Hey all... Yes - another DAM question. I've read through almost all of the threads about this on here and can't seem to find an answer to my question.

Here is my situation: I am a rising senior this year and an aspiring professional photographer. I'm looking into several colleges and a potential major in photography or possibly business to be able to start a photography business. I have thousands of images that I have taken over the last 5 or 6 years and of course I have deleted those that I have no use for. I recently (as a birthday gift) received a new macbook pro from my parents. Of course, as a teenager I have other interests in my life (ie. music, schoolwork, movies/videos, and loads of other content) that unfortunately take up a lot of room. My mac has 120 gb of storage and even before ANY photos are put on it I only have about 20 gb of space available while I have MANY more images than that.

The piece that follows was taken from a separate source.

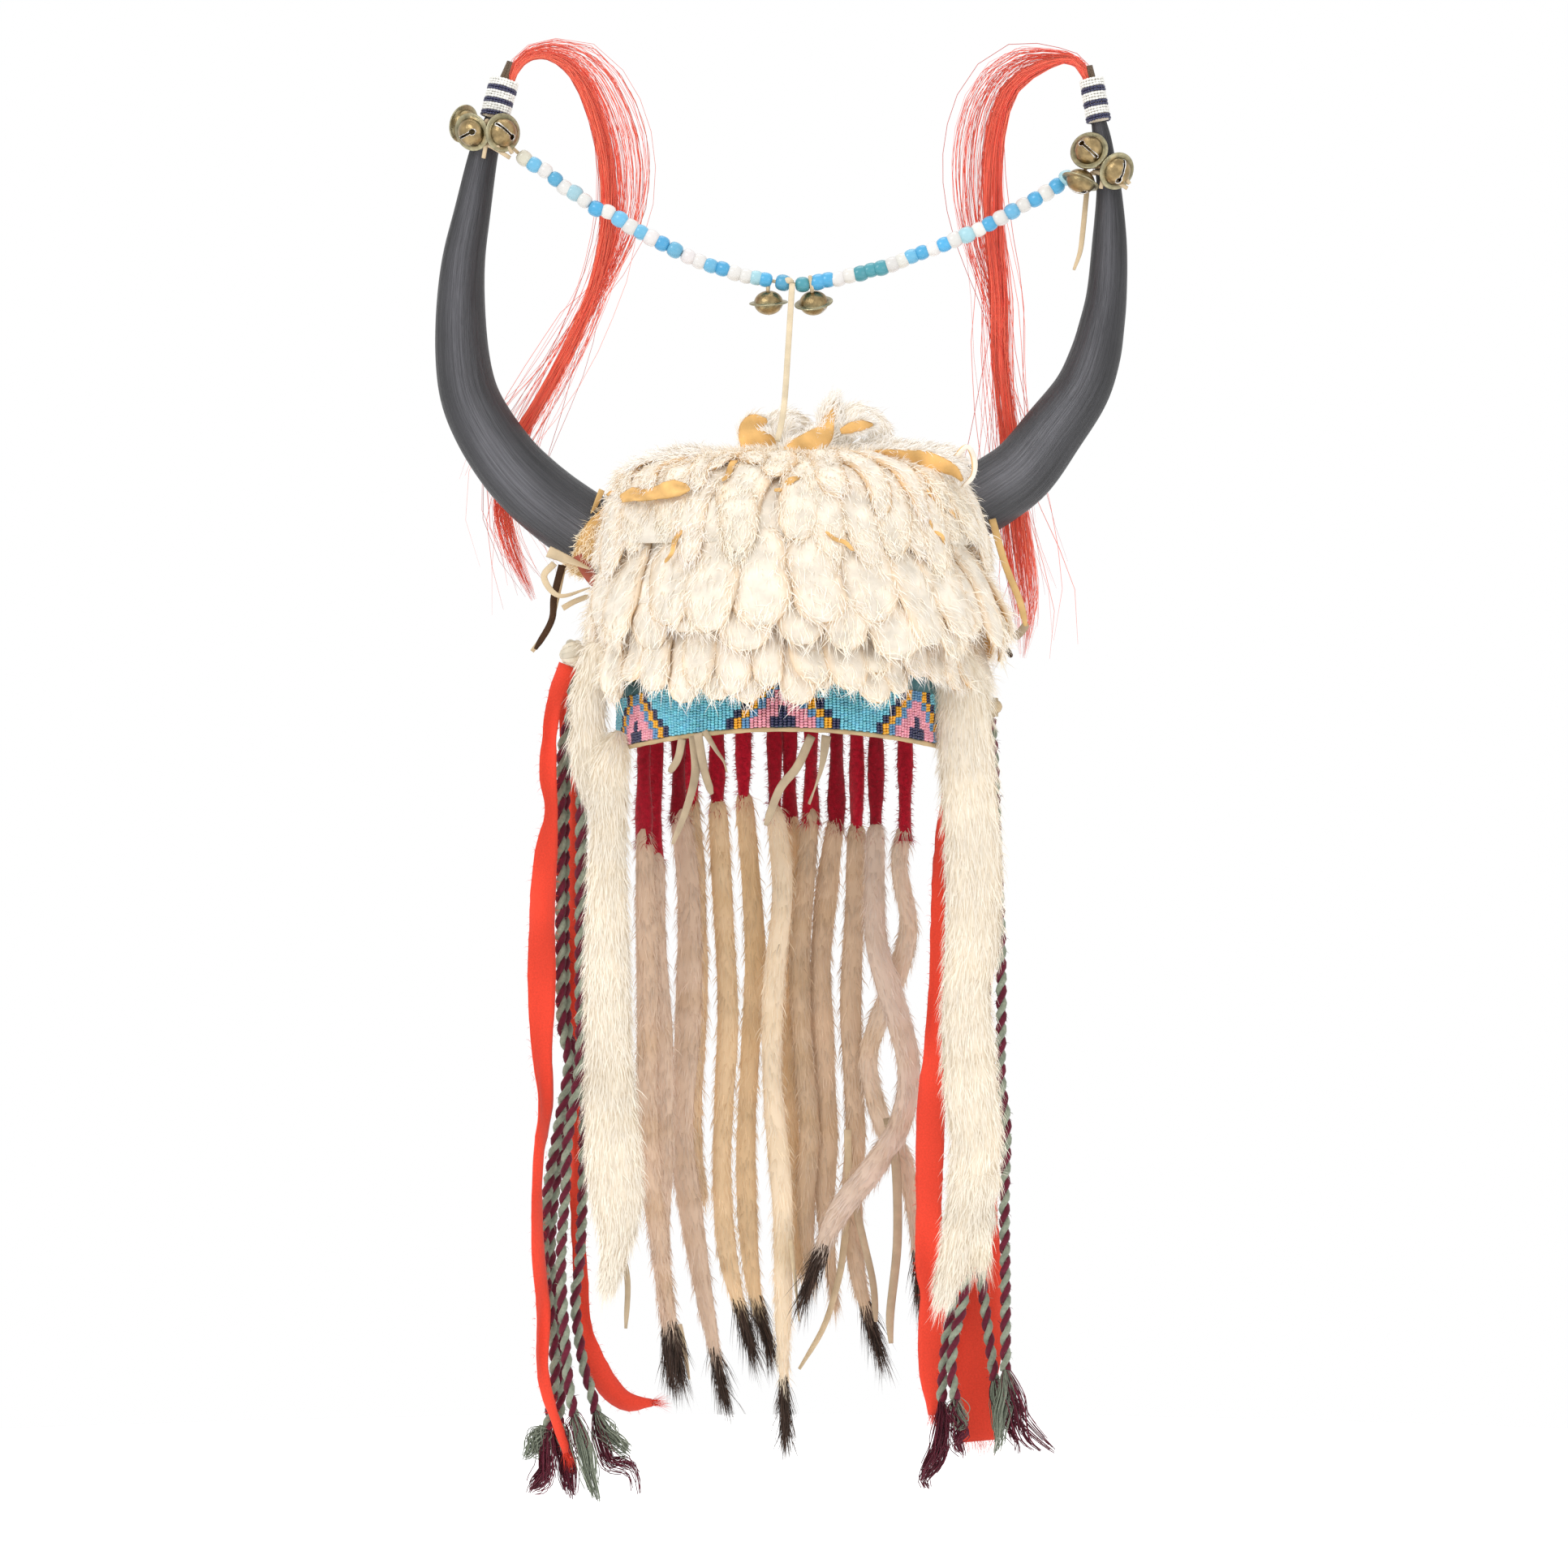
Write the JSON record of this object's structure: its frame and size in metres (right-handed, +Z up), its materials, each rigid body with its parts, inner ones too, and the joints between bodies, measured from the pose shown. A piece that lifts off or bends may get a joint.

My question is not about backing up images as I know that is important and I cannot even explain how many backup externals I have lying around. My question is how does one organize their images so that they can access them. I currently am putting together portfolios to submit to colleges and need to be able to look through my photos to find ones that fit the bill and then I have jobs that I get and need to have room on my computer to be able to edit them.

What do I do? Upgrade my hard drive? Delete music (seems inconvenient)? How does one find ways around storage constrictions when they need access to more images than they have room for?

Any help and advice would be great or even links to other threads similar to this that I can look at!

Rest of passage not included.